Belgium diverts EUR 124.5m from two delayed rail projects

BELGIUM: Belgian infrastructure manager Infrabel has redirected EUR 124.5m from two stalled projects — Rail Ghent-Terneuzen and the Antwerpen-Berchem redevelopment — into a new investment package backed by European subsidies.
Transport minister Jean-Luc Crucke confirmed the reallocation at a press conference 24 April, citing delays that push both original projects to 2030 at the earliest and partly beyond 2032.

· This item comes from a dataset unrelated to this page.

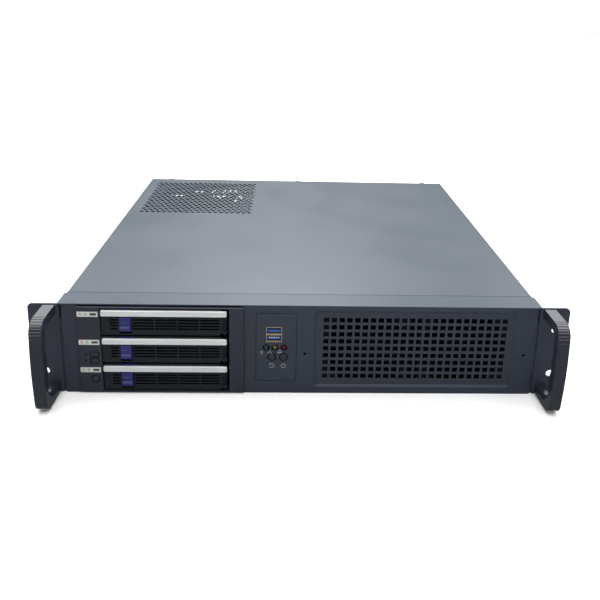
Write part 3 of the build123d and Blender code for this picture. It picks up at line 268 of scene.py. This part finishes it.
def circuit(name, colour):
    """Solder mask over faint copper tracks."""
    surface = Surface(name)
    tracks = surface.tree.nodes.new("ShaderNodeTexBrick")
    tracks.inputs["Scale"].default_value = 90.0
    tracks.inputs["Mortar Size"].default_value = 0.03
    tracks.inputs["Color1"].default_value = (*shade(colour, 0.9), 1)
    tracks.inputs["Color2"].default_value = (*shade(colour, 1.1), 1)
    tracks.inputs["Mortar"].default_value = (*shade(colour, 1.8), 1)
    surface.link(surface.coords, tracks.inputs["Vector"])
    rough_map = surface.remap(surface.noise(80.0, 3.0), 0.3, 0.7, 0.3, 0.45)
    surface.bump(surface.noise(900.0, 2.0), 0.2, 0.00003)
    return surface.done(tracks.outputs["Color"], rough_map)


SLATE = (0.028, 0.035, 0.052)
# A painted highlight colour for faces that look up, standing in for sheen.
SLATE_PAINTED_SHEEN = (0.063, 0.077, 0.095)
MATERIALS = {
    "front_paint": partial(coated, colour=SLATE, rough=0.4, painted_sheen_colour=SLATE_PAINTED_SHEEN,
                           Specular_IOR_Level=0.36),
    "cover_paint": partial(coated, colour=SLATE, rough=0.4, scuffs=0.2, painted_sheen_colour=SLATE_PAINTED_SHEEN),
    "case_steel": partial(coated, colour=SLATE, rough=0.42, scuffs=0.3),
    "bright_steel": partial(galvanised, colour=(0.36, 0.37, 0.38)),
    "screw_steel": partial(galvanised, colour=(0.5, 0.5, 0.51), rough=0.3),
    "handle_plastic": partial(moulded, colour=(0.013, 0.0165, 0.026), rough=0.27, depth=0.00002,
                              Specular_IOR_Level=0.9, Coat_Weight=0.35, Coat_Roughness=0.22),
    "module_plastic": partial(moulded, colour=(0.023, 0.028, 0.040), rough=0.42, Specular_IOR_Level=0.4),
    "lever_plastic": partial(moulded, colour=(0.0115, 0.0145, 0.020), rough=0.42, Specular_IOR_Level=0.26),
    "tray_plastic": partial(moulded, colour=(0.003, 0.004, 0.006), rough=0.5, Specular_IOR_Level=0.15),
    "trim_aluminium": partial(brushed, colour=(0.68, 0.69, 0.69), rough=0.4, metal=0.35),
    "latch_purple": partial(moulded, colour=(0.021, 0.023, 0.125), rough=0.33, grain=900.0,
                            Specular_IOR_Level=0.32),
    "label_white": partial(moulded, colour=(0.48, 0.49, 0.47), rough=0.4, depth=0.00001),
    "circuit_board": partial(circuit, colour=(0.010, 0.060, 0.030)),
    "black_connector": partial(moulded, colour=(0.015, 0.015, 0.017), rough=0.45),
    "connector_shell": partial(brushed, colour=(0.58, 0.50, 0.38), rough=0.3, metal=0.65),
    "usb_blue": partial(moulded, colour=(0.02, 0.10, 0.36), rough=0.35),
    "led_green": partial(moulded, colour=(0.006, 0.075, 0.04), rough=0.12, depth=0.000005, Coat_Weight=0.6),
    "led_yellow": partial(moulded, colour=(0.11, 0.11, 0.022), rough=0.12, depth=0.000005, Coat_Weight=0.6),
    "led_red": partial(moulded, colour=(0.085, 0.005, 0.014), rough=0.12, depth=0.000005, Coat_Weight=0.6),
    "switch_plastic": partial(moulded, colour=(0.018, 0.018, 0.02), rough=0.3),
    "fan_plastic": partial(moulded, colour=(0.003, 0.0035, 0.005), rough=0.5, Specular_IOR_Level=0.15),
    "drive_aluminium": partial(galvanised, colour=(0.45, 0.46, 0.47), rough=0.42),
    "heatsink_aluminium": partial(brushed, colour=(0.6, 0.61, 0.62), rough=0.3, stretch=(60, 1, 60)),
}
finishes = {}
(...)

Infrabel is redistributing the freed capital across battery infrastructure, port connectivity, station accessibility and ETCS safety upgrades — leaving Rail Ghent-Terneuzen, a key link on the Belgian-Dutch freight corridor, without confirmed funding before 2030.
Capital shifts from freight corridor to wider programme
Rail Ghent-Terneuzen loses EUR 87.5m and Antwerpen-Berchem loses EUR 37m.
The new programme draws EUR 52m in European subsidies, covering battery charging infrastructure, port rail connectivity, station accessibility upgrades and ETCS rollout.
Rail Ghent-Terneuzen’s delay removes a planned capacity intervention from the Belgian-Dutch corridor until at least 2030 — and partially until after 2032.